Sounds like you've probably narrowed it down to a Corolla, Civic, or Prius. I might pick among these options primarily based on the Edmunds Total Cost of Ownership calculator. Your hybrid vs. non-hybrid calculation needs to factor in the number of miles you drive and your desires to be less exposed to fluctuating petroleum prices.
Used cars are still stupid expensive compared to in the past, so I will not begrudge you for buying new. However the out of pocket costs to pay a dealer will be much higher than the asking price of a used car from an individual. Dealers add on all sorts of fees and "services" and "dealer options" you have to factor in. OTOH, dealers should be expected to negotiate more, since they have either ripped off somebody on a trade in or have a healthy margin to work with on new cars anyway. They make most of their money off of financing so you're looking for a dealer willing to make a $1,000 profit on a quick low maintenance deal. They usually make $5k or more so you're sniping for someone with a quote to meet.
The goal is to pay for as few fees, services, and options as possible. This means the LAST thing you should do is walk onto a dealer lot.
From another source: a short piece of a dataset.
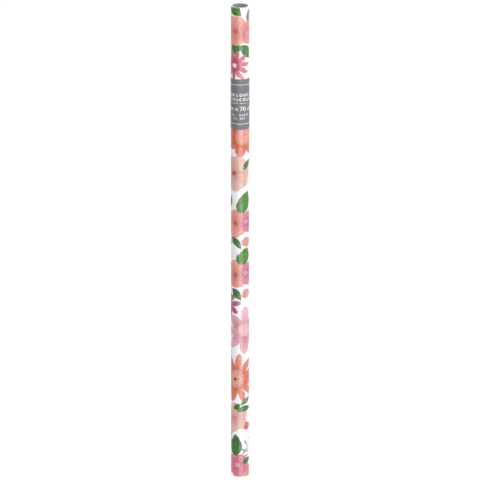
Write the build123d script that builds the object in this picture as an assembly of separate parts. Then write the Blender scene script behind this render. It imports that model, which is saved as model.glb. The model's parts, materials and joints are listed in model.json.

Instead, compose an email to 3-5 local dealerships saying something like:
"I am a cash buyer looking for a new 2023 or 2024 [insert model here]. I want the lowest-priced base model with absolutely zero features or dealer add-ons. That means no floor mats, bumper applique, pinstripes, cleaning fee, gas tank fill up, protective films or sprays, warranty extensions, insurances, memberships, subscriptions, etc. I want it in [color] and I do not want a dealer logo painted or stickered onto the back. I may be interested in vehicles with minor lot damage for the right discount. Please send me a final invoice with the amount I would need to bring as a cashier's check. I am asking multiple dealerships to do the same, so please send your last, best, and final offer with all taxes and title fees included. Thanks for giving me the opportunity to do business with you."
Then after ignoring the pleas to have a conversation or visit the dealership, do the following:
0) gather insurance quotes and select an insurance carrier
1) collect your responses,
2) find the cheapest offer,
3) sanity check the offer against MSRP,
4) send follow up questions about whether the remaining items they left on the invoice can be removed or negotiate them away,
5) negotiate details about payment and delivery, remembering to budget for taxes which can be thousands of dollars
6) execute the deal, being careful to read every line and catch the reoccurring charges and subscriptions they write in at the last minute, and making it known that if anything is different than what was offered (e.g. they put their dealer logo on the back) you will request a refund. Also add the car to your insurance and property tax accounts.
7) take delivery of your new vehicle a week or so later, again being careful not to agree to any new charges or fees. Don't be surprised or offended if it has 100-200 miles or so on it.
8) make arrangements to get your license plate, if not already done during the dealer's process (research laws in your state)
9) drive the car like an absolute grandma for the first 3,000 miles to help the rings and valves properly seat, warm up the engine for 4-5 minutes before driving for the first 3,000 miles, and change the oil and filter at 1,000 miles and again at 3,000 miles to get rid of metal shavings from the engine's break in period.
10) be very careful driving and parking, because people are more likely to damage new cars due to being unfamiliar with them
11) consider applying spray cans of rubberized undercoating to prevent rust and make the car permanently quieter while the underside is still clean. You might spend $100 on spray cans to do it all, but it's worth it if you plan to keep the car for a decade at a time and/or live in a region with road salt.